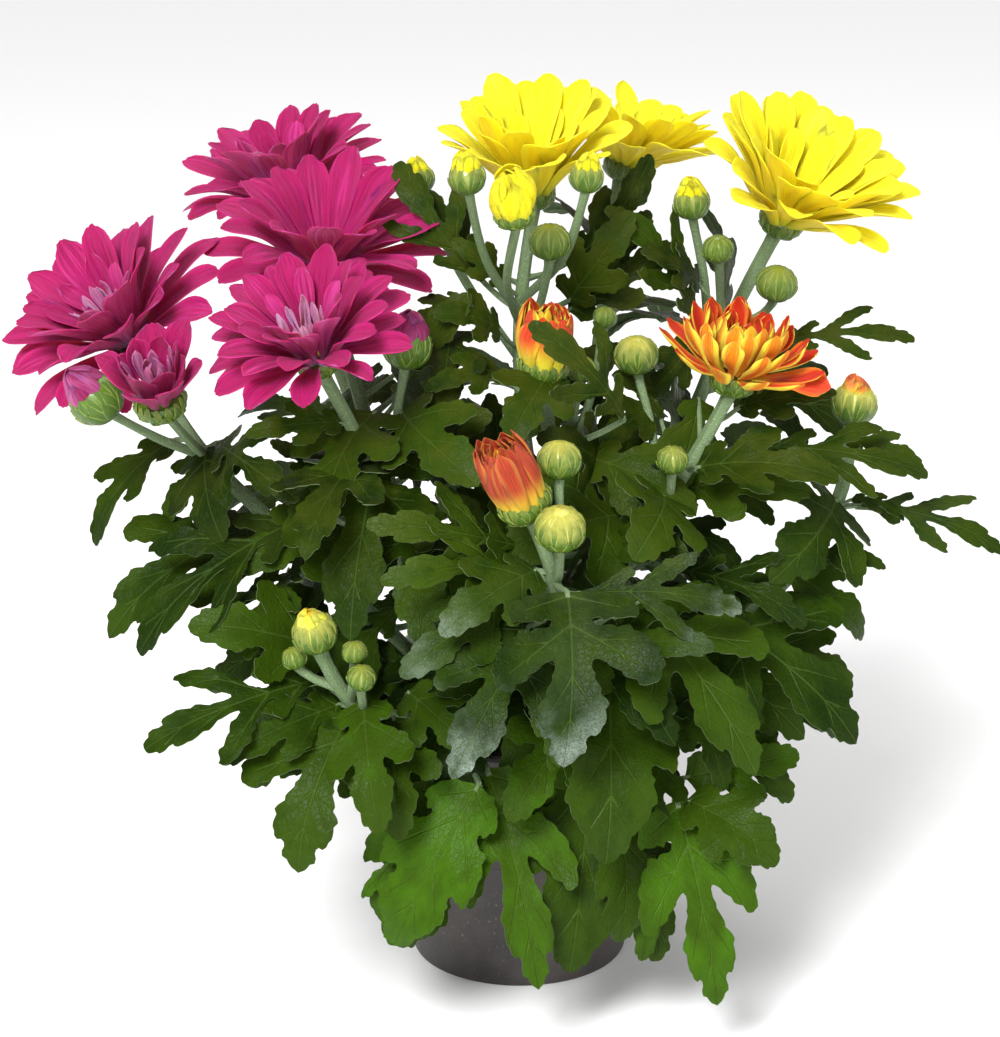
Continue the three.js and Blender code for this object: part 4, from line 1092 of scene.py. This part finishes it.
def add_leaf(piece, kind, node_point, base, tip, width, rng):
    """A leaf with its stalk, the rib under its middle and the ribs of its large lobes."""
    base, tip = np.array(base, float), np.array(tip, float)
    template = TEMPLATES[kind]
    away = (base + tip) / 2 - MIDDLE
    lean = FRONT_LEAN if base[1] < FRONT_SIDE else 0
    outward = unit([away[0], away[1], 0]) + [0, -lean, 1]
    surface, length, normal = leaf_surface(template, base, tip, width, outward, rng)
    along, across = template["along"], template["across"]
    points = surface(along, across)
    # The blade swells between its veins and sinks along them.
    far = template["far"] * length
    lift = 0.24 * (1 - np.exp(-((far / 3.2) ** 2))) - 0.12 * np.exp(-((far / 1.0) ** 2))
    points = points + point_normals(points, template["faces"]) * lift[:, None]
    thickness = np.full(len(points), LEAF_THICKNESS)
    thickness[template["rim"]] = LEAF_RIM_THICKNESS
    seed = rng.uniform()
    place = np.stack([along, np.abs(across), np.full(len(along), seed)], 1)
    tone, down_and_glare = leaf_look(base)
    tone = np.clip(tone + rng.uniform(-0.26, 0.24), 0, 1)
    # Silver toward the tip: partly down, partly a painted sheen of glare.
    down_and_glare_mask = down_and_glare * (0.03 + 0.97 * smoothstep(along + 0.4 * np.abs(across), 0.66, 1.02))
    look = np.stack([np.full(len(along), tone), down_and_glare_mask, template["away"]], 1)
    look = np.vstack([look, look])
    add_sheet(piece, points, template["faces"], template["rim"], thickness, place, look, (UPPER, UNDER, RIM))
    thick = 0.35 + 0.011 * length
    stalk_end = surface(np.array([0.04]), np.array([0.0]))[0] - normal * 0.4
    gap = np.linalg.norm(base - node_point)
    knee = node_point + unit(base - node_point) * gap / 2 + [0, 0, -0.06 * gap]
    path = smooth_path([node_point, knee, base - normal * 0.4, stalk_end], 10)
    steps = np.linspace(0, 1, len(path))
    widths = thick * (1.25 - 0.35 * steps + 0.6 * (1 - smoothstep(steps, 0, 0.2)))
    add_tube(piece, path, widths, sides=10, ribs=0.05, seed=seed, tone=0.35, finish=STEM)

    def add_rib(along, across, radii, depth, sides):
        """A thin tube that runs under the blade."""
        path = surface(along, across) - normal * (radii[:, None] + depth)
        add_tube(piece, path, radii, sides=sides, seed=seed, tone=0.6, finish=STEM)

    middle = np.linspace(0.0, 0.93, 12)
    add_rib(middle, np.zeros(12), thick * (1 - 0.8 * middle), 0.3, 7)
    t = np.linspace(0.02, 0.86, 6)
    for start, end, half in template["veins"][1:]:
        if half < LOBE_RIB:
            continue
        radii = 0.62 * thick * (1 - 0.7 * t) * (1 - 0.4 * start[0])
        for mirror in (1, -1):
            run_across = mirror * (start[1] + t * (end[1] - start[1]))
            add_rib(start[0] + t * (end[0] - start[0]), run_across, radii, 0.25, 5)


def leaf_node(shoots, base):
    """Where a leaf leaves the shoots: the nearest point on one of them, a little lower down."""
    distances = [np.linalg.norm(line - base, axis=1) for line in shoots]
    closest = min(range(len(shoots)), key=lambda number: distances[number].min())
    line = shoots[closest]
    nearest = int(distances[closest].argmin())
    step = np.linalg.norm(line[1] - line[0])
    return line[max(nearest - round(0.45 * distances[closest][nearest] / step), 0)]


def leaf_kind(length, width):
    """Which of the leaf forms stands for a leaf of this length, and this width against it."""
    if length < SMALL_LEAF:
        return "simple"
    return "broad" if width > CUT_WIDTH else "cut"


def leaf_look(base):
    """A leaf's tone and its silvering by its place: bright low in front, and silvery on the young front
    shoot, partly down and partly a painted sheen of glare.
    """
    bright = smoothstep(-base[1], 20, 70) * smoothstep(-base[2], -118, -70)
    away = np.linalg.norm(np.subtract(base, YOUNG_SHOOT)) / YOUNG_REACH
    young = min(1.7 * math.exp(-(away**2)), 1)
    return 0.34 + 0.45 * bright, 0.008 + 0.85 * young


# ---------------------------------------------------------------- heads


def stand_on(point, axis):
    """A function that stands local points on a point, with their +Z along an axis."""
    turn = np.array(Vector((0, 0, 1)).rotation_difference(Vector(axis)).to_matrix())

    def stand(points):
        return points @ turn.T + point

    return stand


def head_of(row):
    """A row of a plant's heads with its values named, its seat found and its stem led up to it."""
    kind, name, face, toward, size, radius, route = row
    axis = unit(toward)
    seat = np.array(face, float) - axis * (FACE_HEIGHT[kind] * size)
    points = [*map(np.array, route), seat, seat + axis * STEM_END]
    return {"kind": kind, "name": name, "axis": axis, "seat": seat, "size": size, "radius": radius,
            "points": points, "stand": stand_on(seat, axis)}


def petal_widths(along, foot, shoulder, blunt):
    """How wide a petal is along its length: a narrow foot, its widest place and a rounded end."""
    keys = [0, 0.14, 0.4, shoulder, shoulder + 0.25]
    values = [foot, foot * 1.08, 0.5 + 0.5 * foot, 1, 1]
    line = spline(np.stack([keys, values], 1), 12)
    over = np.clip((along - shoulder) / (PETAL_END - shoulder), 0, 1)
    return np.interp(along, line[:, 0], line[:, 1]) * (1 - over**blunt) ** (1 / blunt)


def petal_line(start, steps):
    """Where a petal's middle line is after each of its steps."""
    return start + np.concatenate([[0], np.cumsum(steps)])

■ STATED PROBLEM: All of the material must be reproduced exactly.

■ ANSWER:
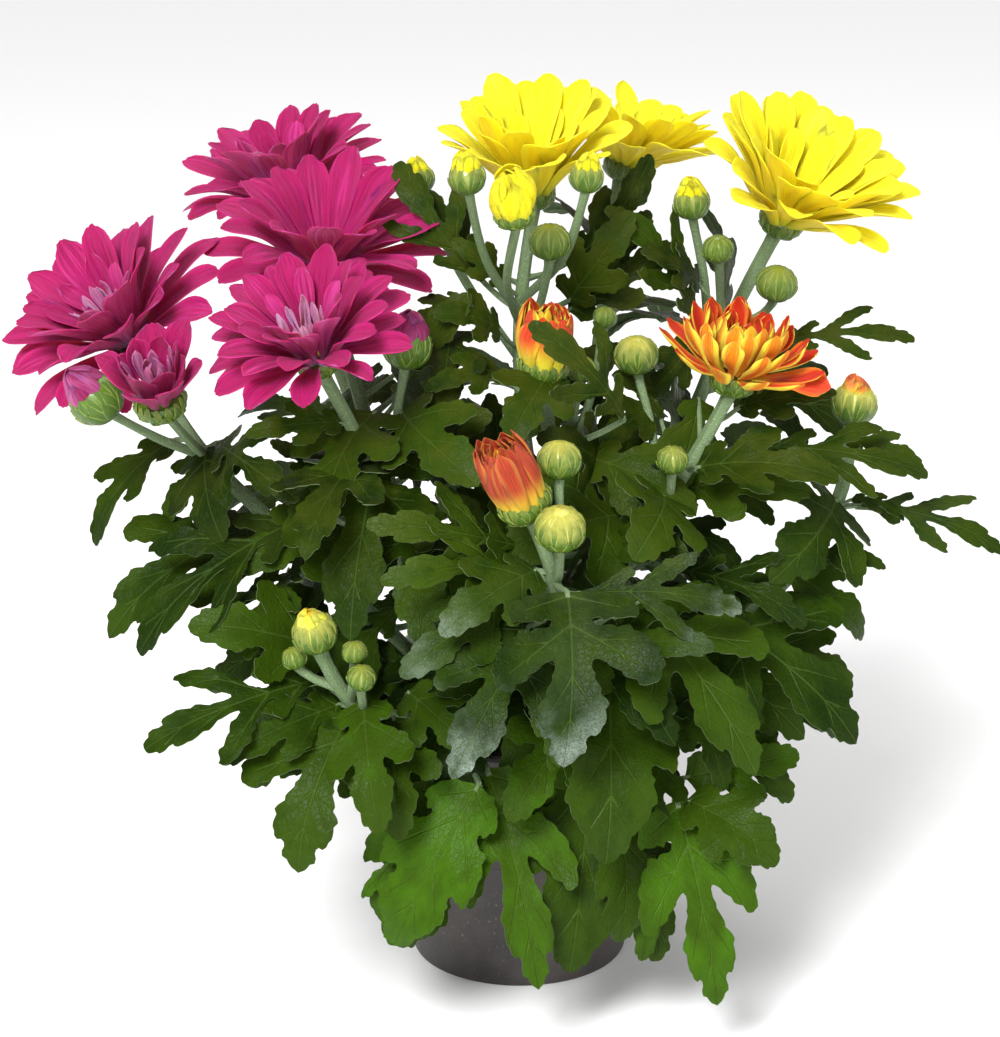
Continue the three.js and Blender code for this object: part 4, from line 1092 of scene.py. This part finishes it.
def add_leaf(piece, kind, node_point, base, tip, width, rng):
    """A leaf with its stalk, the rib under its middle and the ribs of its large lobes."""
    base, tip = np.array(base, float), np.array(tip, float)
    template = TEMPLATES[kind]
    away = (base + tip) / 2 - MIDDLE
    lean = FRONT_LEAN if base[1] < FRONT_SIDE else 0
    outward = unit([away[0], away[1], 0]) + [0, -lean, 1]
    surface, length, normal = leaf_surface(template, base, tip, width, outward, rng)
    along, across = template["along"], template["across"]
    points = surface(along, across)
    # The blade swells between its veins and sinks along them.
    far = template["far"] * length
    lift = 0.24 * (1 - np.exp(-((far / 3.2) ** 2))) - 0.12 * np.exp(-((far / 1.0) ** 2))
    points = points + point_normals(points, template["faces"]) * lift[:, None]
    thickness = np.full(len(points), LEAF_THICKNESS)
    thickness[template["rim"]] = LEAF_RIM_THICKNESS
    seed = rng.uniform()
    place = np.stack([along, np.abs(across), np.full(len(along), seed)], 1)
    tone, down_and_glare = leaf_look(base)
    tone = np.clip(tone + rng.uniform(-0.26, 0.24), 0, 1)
    # Silver toward the tip: partly down, partly a painted sheen of glare.
    down_and_glare_mask = down_and_glare * (0.03 + 0.97 * smoothstep(along + 0.4 * np.abs(across), 0.66, 1.02))
    look = np.stack([np.full(len(along), tone), down_and_glare_mask, template["away"]], 1)
    look = np.vstack([look, look])
    add_sheet(piece, points, template["faces"], template["rim"], thickness, place, look, (UPPER, UNDER, RIM))
    thick = 0.35 + 0.011 * length
    stalk_end = surface(np.array([0.04]), np.array([0.0]))[0] - normal * 0.4
    gap = np.linalg.norm(base - node_point)
    knee = node_point + unit(base - node_point) * gap / 2 + [0, 0, -0.06 * gap]
    path = smooth_path([node_point, knee, base - normal * 0.4, stalk_end], 10)
    steps = np.linspace(0, 1, len(path))
    widths = thick * (1.25 - 0.35 * steps + 0.6 * (1 - smoothstep(steps, 0, 0.2)))
    add_tube(piece, path, widths, sides=10, ribs=0.05, seed=seed, tone=0.35, finish=STEM)

    def add_rib(along, across, radii, depth, sides):
        """A thin tube that runs under the blade."""
        path = surface(along, across) - normal * (radii[:, None] + depth)
        add_tube(piece, path, radii, sides=sides, seed=seed, tone=0.6, finish=STEM)

    middle = np.linspace(0.0, 0.93, 12)
    add_rib(middle, np.zeros(12), thick * (1 - 0.8 * middle), 0.3, 7)
    t = np.linspace(0.02, 0.86, 6)
    for start, end, half in template["veins"][1:]:
        if half < LOBE_RIB:
            continue
        radii = 0.62 * thick * (1 - 0.7 * t) * (1 - 0.4 * start[0])
        for mirror in (1, -1):
            run_across = mirror * (start[1] + t * (end[1] - start[1]))
            add_rib(start[0] + t * (end[0] - start[0]), run_across, radii, 0.25, 5)


def leaf_node(shoots, base):
    """Where a leaf leaves the shoots: the nearest point on one of them, a little lower down."""
    distances = [np.linalg.norm(line - base, axis=1) for line in shoots]
    closest = min(range(len(shoots)), key=lambda number: distances[number].min())
    line = shoots[closest]
    nearest = int(distances[closest].argmin())
    step = np.linalg.norm(line[1] - line[0])
    return line[max(nearest - round(0.45 * distances[closest][nearest] / step), 0)]


def leaf_kind(length, width):
    """Which of the leaf forms stands for a leaf of this length, and this width against it."""
    if length < SMALL_LEAF:
        return "simple"
    return "broad" if width > CUT_WIDTH else "cut"


def leaf_look(base):
    """A leaf's tone and its silvering by its place: bright low in front, and silvery on the young front
    shoot, partly down and partly a painted sheen of glare.
    """
    bright = smoothstep(-base[1], 20, 70) * smoothstep(-base[2], -118, -70)
    away = np.linalg.norm(np.subtract(base, YOUNG_SHOOT)) / YOUNG_REACH
    young = min(1.7 * math.exp(-(away**2)), 1)
    return 0.34 + 0.45 * bright, 0.008 + 0.85 * young


# ---------------------------------------------------------------- heads


def stand_on(point, axis):
    """A function that stands local points on a point, with their +Z along an axis."""
    turn = np.array(Vector((0, 0, 1)).rotation_difference(Vector(axis)).to_matrix())

    def stand(points):
        return points @ turn.T + point

    return stand


def head_of(row):
    """A row of a plant's heads with its values named, its seat found and its stem led up to it."""
    kind, name, face, toward, size, radius, route = row
    axis = unit(toward)
    seat = np.array(face, float) - axis * (FACE_HEIGHT[kind] * size)
    points = [*map(np.array, route), seat, seat + axis * STEM_END]
    return {"kind": kind, "name": name, "axis": axis, "seat": seat, "size": size, "radius": radius,
            "points": points, "stand": stand_on(seat, axis)}


def petal_widths(along, foot, shoulder, blunt):
    """How wide a petal is along its length: a narrow foot, its widest place and a rounded end."""
    keys = [0, 0.14, 0.4, shoulder, shoulder + 0.25]
    values = [foot, foot * 1.08, 0.5 + 0.5 * foot, 1, 1]
    line = spline(np.stack([keys, values], 1), 12)
    over = np.clip((along - shoulder) / (PETAL_END - shoulder), 0, 1)
    return np.interp(along, line[:, 0], line[:, 1]) * (1 - over**blunt) ** (1 / blunt)


def petal_line(start, steps):
    """Where a petal's middle line is after each of its steps."""
    return start + np.concatenate([[0], np.cumsum(steps)])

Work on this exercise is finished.